§ Data shown
**********

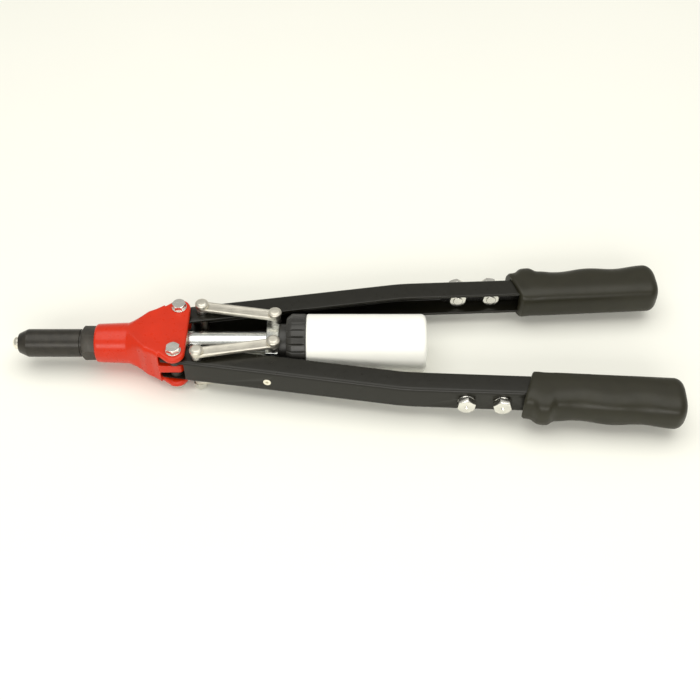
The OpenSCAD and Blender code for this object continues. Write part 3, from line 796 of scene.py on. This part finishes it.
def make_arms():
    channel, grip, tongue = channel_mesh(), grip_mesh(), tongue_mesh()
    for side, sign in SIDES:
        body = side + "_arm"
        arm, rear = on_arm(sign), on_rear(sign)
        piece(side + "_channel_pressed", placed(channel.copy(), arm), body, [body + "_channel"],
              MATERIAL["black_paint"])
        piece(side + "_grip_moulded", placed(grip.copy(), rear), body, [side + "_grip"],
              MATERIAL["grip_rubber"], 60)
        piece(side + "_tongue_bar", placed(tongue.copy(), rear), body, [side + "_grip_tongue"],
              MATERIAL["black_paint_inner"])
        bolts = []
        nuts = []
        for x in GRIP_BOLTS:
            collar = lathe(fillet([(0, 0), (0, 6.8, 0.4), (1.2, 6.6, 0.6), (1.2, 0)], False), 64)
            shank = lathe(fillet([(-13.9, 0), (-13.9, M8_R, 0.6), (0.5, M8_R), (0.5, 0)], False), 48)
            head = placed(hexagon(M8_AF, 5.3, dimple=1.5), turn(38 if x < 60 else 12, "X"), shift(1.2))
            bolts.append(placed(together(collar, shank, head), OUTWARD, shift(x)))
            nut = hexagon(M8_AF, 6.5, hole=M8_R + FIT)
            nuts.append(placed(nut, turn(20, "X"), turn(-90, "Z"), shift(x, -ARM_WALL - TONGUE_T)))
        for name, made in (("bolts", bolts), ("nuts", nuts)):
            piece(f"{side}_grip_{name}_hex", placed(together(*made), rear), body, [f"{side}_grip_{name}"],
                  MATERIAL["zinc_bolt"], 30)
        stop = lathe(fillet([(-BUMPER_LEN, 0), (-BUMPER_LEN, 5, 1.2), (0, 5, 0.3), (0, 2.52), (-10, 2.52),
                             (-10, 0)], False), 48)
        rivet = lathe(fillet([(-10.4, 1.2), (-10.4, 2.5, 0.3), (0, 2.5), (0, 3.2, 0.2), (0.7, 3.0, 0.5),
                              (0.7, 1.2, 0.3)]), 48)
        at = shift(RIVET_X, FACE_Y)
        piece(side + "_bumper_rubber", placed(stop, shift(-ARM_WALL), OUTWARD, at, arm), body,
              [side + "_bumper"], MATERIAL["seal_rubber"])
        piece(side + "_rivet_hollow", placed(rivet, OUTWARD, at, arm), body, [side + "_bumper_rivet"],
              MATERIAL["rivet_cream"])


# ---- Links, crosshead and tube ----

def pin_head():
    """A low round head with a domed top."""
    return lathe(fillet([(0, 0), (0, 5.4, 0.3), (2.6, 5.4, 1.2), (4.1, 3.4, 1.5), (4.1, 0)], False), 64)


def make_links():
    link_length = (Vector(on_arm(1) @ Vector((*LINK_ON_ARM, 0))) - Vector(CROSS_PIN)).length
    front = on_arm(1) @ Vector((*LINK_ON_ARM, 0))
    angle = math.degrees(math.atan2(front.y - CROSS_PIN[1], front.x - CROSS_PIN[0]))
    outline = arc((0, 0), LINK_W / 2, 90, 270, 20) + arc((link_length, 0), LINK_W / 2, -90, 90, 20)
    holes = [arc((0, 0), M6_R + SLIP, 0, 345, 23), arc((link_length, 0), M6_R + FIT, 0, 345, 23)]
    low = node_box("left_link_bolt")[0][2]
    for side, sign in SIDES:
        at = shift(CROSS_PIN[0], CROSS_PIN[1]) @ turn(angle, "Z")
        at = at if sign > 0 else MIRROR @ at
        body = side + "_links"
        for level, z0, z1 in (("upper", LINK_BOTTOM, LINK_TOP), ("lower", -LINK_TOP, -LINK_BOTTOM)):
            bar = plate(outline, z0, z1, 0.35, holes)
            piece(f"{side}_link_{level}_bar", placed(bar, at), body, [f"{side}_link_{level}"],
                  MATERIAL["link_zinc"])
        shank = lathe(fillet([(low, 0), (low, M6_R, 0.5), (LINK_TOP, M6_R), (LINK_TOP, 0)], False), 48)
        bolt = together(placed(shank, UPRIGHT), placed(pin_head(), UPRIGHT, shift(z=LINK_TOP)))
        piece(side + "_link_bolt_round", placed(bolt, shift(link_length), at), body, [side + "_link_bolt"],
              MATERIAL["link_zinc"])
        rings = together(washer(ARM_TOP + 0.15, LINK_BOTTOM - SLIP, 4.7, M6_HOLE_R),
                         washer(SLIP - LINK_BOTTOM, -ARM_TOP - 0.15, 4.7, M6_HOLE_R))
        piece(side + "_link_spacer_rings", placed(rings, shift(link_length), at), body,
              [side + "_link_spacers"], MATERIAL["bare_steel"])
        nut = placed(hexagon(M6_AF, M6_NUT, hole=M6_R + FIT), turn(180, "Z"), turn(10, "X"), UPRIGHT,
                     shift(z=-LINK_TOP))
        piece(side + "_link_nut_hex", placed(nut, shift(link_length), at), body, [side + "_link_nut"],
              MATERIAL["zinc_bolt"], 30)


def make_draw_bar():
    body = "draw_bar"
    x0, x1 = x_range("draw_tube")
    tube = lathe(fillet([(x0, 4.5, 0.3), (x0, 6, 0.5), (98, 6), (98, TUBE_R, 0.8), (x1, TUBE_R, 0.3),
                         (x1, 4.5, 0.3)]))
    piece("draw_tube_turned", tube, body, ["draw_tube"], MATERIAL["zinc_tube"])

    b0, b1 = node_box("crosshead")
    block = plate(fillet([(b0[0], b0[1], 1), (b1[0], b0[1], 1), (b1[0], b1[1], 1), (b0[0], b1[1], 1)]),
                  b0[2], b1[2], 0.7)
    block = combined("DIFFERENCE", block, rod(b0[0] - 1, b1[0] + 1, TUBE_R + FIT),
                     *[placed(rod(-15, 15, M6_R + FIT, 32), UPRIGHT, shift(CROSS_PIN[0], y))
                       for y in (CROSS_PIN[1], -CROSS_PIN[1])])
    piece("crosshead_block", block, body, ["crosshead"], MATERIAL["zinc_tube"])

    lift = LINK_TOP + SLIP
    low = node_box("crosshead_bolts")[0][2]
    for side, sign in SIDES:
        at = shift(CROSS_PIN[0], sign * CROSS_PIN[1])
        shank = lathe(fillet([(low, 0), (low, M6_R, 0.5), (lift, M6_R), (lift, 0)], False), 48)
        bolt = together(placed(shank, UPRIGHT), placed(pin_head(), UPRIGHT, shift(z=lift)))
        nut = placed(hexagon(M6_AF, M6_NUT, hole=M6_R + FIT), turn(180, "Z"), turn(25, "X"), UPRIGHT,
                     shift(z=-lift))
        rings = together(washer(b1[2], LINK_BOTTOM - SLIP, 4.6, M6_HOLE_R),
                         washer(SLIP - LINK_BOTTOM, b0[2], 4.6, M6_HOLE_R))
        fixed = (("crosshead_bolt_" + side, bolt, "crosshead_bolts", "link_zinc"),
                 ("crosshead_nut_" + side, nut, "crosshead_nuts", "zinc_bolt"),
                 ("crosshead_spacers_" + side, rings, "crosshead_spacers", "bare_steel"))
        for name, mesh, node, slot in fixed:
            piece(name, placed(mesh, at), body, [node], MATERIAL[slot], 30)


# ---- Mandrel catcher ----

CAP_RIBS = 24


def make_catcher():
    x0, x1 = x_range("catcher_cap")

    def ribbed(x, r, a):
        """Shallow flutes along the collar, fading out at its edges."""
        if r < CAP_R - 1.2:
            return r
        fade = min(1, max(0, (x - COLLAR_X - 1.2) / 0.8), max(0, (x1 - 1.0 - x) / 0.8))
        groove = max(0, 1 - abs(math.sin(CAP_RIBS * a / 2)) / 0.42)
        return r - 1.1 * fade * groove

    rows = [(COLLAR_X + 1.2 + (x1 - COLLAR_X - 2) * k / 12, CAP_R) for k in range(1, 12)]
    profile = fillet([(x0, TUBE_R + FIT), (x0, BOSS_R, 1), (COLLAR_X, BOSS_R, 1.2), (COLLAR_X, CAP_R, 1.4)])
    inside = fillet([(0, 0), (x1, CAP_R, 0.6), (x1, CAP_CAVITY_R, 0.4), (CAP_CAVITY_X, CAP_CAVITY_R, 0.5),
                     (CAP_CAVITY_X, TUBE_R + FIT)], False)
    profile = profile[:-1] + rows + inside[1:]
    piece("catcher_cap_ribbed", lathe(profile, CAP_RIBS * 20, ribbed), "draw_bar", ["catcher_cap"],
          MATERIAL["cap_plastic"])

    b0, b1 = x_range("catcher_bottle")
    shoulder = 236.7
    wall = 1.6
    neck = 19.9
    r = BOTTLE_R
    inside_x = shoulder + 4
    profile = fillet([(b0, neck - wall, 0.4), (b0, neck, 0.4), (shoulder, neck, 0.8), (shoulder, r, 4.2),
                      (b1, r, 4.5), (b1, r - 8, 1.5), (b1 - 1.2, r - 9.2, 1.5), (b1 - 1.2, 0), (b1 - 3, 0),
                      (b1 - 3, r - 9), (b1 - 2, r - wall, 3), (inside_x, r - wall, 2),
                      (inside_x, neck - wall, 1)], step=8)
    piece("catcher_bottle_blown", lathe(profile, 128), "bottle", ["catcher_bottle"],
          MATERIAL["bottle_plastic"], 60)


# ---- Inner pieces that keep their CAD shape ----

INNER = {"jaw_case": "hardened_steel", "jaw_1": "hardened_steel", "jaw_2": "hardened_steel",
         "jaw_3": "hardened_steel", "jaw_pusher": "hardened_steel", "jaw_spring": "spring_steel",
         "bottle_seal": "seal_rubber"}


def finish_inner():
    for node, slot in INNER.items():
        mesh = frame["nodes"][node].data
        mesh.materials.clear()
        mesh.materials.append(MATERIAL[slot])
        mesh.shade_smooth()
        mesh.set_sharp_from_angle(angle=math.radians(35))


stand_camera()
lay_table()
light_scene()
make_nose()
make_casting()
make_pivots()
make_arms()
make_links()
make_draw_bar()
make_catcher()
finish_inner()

**********

§ Directions
Print, unaltered, every line from the beginning of the material down to the line with "# ---- Links, crosshead".

§ Correct output
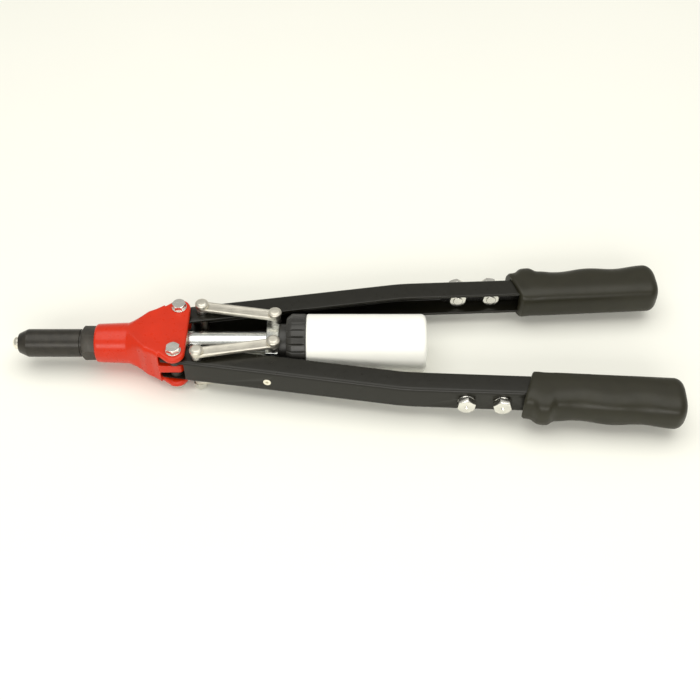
The OpenSCAD and Blender code for this object continues. Write part 3, from line 796 of scene.py on. This part finishes it.
def make_arms():
    channel, grip, tongue = channel_mesh(), grip_mesh(), tongue_mesh()
    for side, sign in SIDES:
        body = side + "_arm"
        arm, rear = on_arm(sign), on_rear(sign)
        piece(side + "_channel_pressed", placed(channel.copy(), arm), body, [body + "_channel"],
              MATERIAL["black_paint"])
        piece(side + "_grip_moulded", placed(grip.copy(), rear), body, [side + "_grip"],
              MATERIAL["grip_rubber"], 60)
        piece(side + "_tongue_bar", placed(tongue.copy(), rear), body, [side + "_grip_tongue"],
              MATERIAL["black_paint_inner"])
        bolts = []
        nuts = []
        for x in GRIP_BOLTS:
            collar = lathe(fillet([(0, 0), (0, 6.8, 0.4), (1.2, 6.6, 0.6), (1.2, 0)], False), 64)
            shank = lathe(fillet([(-13.9, 0), (-13.9, M8_R, 0.6), (0.5, M8_R), (0.5, 0)], False), 48)
            head = placed(hexagon(M8_AF, 5.3, dimple=1.5), turn(38 if x < 60 else 12, "X"), shift(1.2))
            bolts.append(placed(together(collar, shank, head), OUTWARD, shift(x)))
            nut = hexagon(M8_AF, 6.5, hole=M8_R + FIT)
            nuts.append(placed(nut, turn(20, "X"), turn(-90, "Z"), shift(x, -ARM_WALL - TONGUE_T)))
        for name, made in (("bolts", bolts), ("nuts", nuts)):
            piece(f"{side}_grip_{name}_hex", placed(together(*made), rear), body, [f"{side}_grip_{name}"],
                  MATERIAL["zinc_bolt"], 30)
        stop = lathe(fillet([(-BUMPER_LEN, 0), (-BUMPER_LEN, 5, 1.2), (0, 5, 0.3), (0, 2.52), (-10, 2.52),
                             (-10, 0)], False), 48)
        rivet = lathe(fillet([(-10.4, 1.2), (-10.4, 2.5, 0.3), (0, 2.5), (0, 3.2, 0.2), (0.7, 3.0, 0.5),
                              (0.7, 1.2, 0.3)]), 48)
        at = shift(RIVET_X, FACE_Y)
        piece(side + "_bumper_rubber", placed(stop, shift(-ARM_WALL), OUTWARD, at, arm), body,
              [side + "_bumper"], MATERIAL["seal_rubber"])
        piece(side + "_rivet_hollow", placed(rivet, OUTWARD, at, arm), body, [side + "_bumper_rivet"],
              MATERIAL["rivet_cream"])


# ---- Links, crosshead and tube ----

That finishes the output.